● What is asked
Output the lines that follow exactly as they are.
______________________________
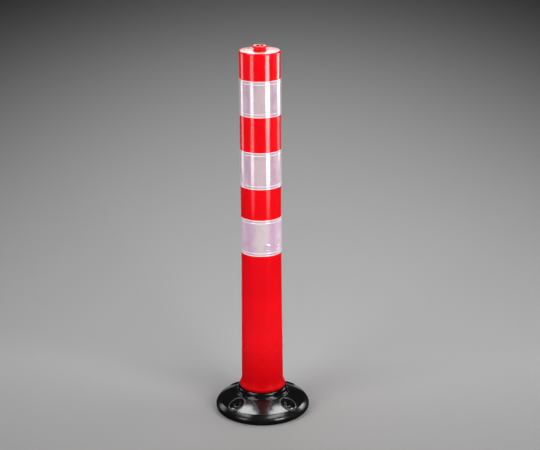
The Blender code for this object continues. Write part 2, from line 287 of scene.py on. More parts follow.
# Base colours, linear. Those in pairs are for the lower band, and for the middle band upwards.
RED_CLEAR, RED_CLOUD = (0.80, 0.0028, 0.0075), (0.73, 0.0022, 0.0065)
# Painted shade: the red darkened towards the foot of the tube.
RED_FOOT_SHADE = (0.50, 0.0014, 0.0036)
# Painted shade for the inside of the plug's pocket.
POCKET_SHADE = (0.04, 0.001, 0.001)
# Painted light: the film's colour going from beige at the front to pinkish at the sides, and a painted
# sheen at its rim.
FILM_FRONT = (0.655, 0.54, 0.565), (0.545, 0.42, 0.455)
FILM_SIDE = (0.57, 0.37, 0.495), (0.485, 0.325, 0.41)
FILM_RIM_SHEEN = (0.84, 0.65, 0.78), (0.68, 0.53, 0.61)
# The last colour here is a painted highlight: the flashes of light on the film's creases.
FILM_PATCH, FILM_BEADS, FILM_PAINTED_FLASH = (0.66, 0.40, 0.52), (0.74, 0.66, 0.70), (0.97, 0.93, 0.96)
# Pale borders: partly the film's lighter seal lines, partly painted highlight.
PALE_FRONT, PALE_SIDE = (0.95, 0.90, 0.90), (0.95, 0.84, 0.90)
RUBBER_CLEAR, RUBBER_CLOUD = (0.003, 0.003, 0.0032), (0.006, 0.006, 0.0065)
# Painted highlight: the grey ring round the lips of the anchor holes.
RUBBER_LIP_HIGHLIGHT = (0.055, 0.055, 0.056)
ZINC_COOL, ZINC_WARM = (0.60, 0.60, 0.61), (0.62, 0.61, 0.59)
# The floor's colour is painted light: a painted falloff to the sides and painted shadow in front of the
# post.
FLOOR_DARK, FLOOR_LIGHT = (0.03, 0.03, 0.03), (0.62, 0.62, 0.62)


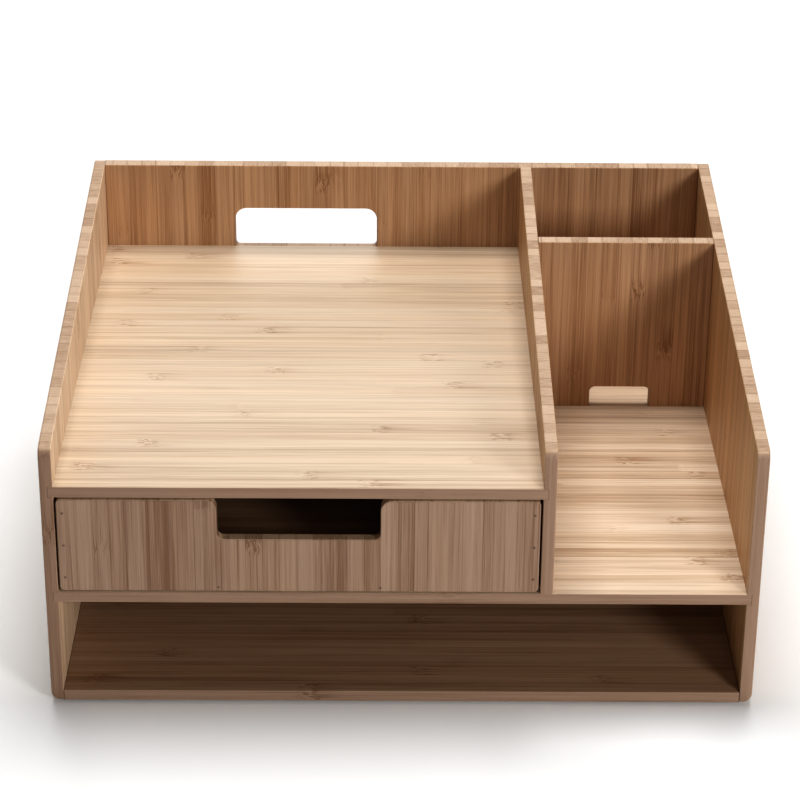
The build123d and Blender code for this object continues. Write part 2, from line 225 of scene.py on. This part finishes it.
______________________________
● Worked answer
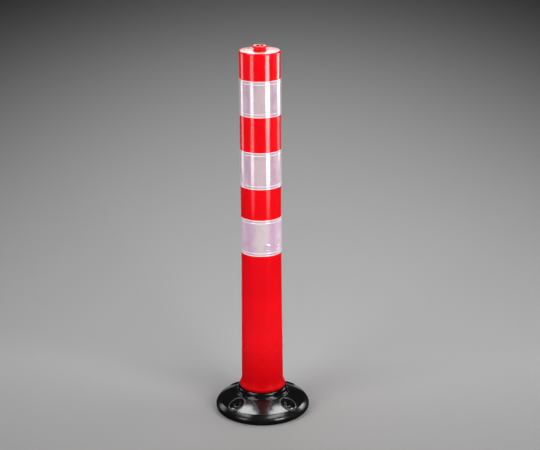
The Blender code for this object continues. Write part 2, from line 287 of scene.py on. More parts follow.
# Base colours, linear. Those in pairs are for the lower band, and for the middle band upwards.
RED_CLEAR, RED_CLOUD = (0.80, 0.0028, 0.0075), (0.73, 0.0022, 0.0065)
# Painted shade: the red darkened towards the foot of the tube.
RED_FOOT_SHADE = (0.50, 0.0014, 0.0036)
# Painted shade for the inside of the plug's pocket.
POCKET_SHADE = (0.04, 0.001, 0.001)
# Painted light: the film's colour going from beige at the front to pinkish at the sides, and a painted
# sheen at its rim.
FILM_FRONT = (0.655, 0.54, 0.565), (0.545, 0.42, 0.455)
FILM_SIDE = (0.57, 0.37, 0.495), (0.485, 0.325, 0.41)
FILM_RIM_SHEEN = (0.84, 0.65, 0.78), (0.68, 0.53, 0.61)
# The last colour here is a painted highlight: the flashes of light on the film's creases.
FILM_PATCH, FILM_BEADS, FILM_PAINTED_FLASH = (0.66, 0.40, 0.52), (0.74, 0.66, 0.70), (0.97, 0.93, 0.96)
# Pale borders: partly the film's lighter seal lines, partly painted highlight.
PALE_FRONT, PALE_SIDE = (0.95, 0.90, 0.90), (0.95, 0.84, 0.90)
RUBBER_CLEAR, RUBBER_CLOUD = (0.003, 0.003, 0.0032), (0.006, 0.006, 0.0065)
# Painted highlight: the grey ring round the lips of the anchor holes.
RUBBER_LIP_HIGHLIGHT = (0.055, 0.055, 0.056)
ZINC_COOL, ZINC_WARM = (0.60, 0.60, 0.61), (0.62, 0.61, 0.59)
# The floor's colour is painted light: a painted falloff to the sides and painted shadow in front of the
# post.
FLOOR_DARK, FLOOR_LIGHT = (0.03, 0.03, 0.03), (0.62, 0.62, 0.62)


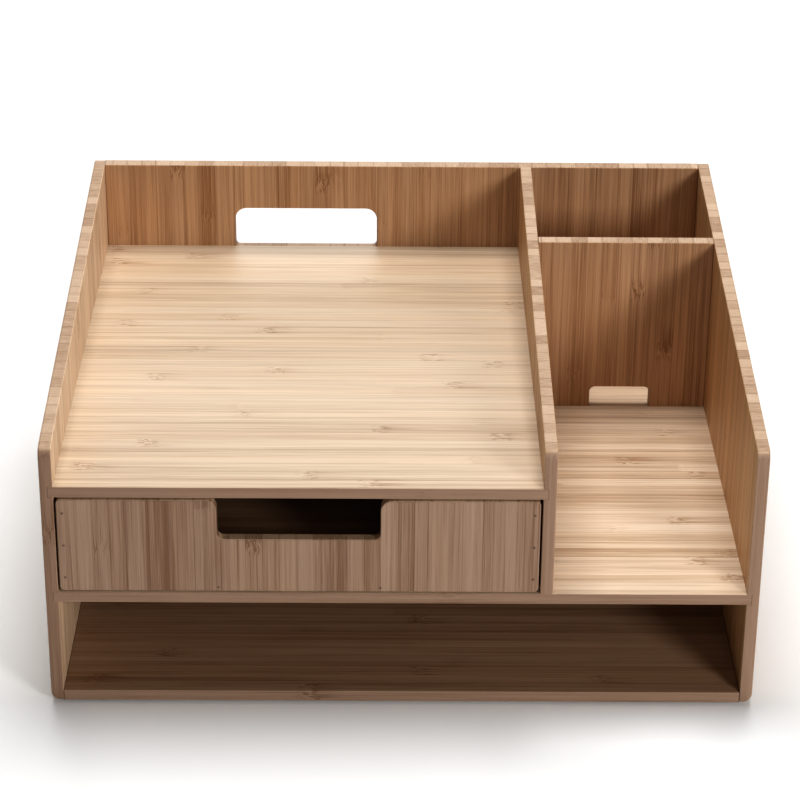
The build123d and Blender code for this object continues. Write part 2, from line 225 of scene.py on. This part finishes it.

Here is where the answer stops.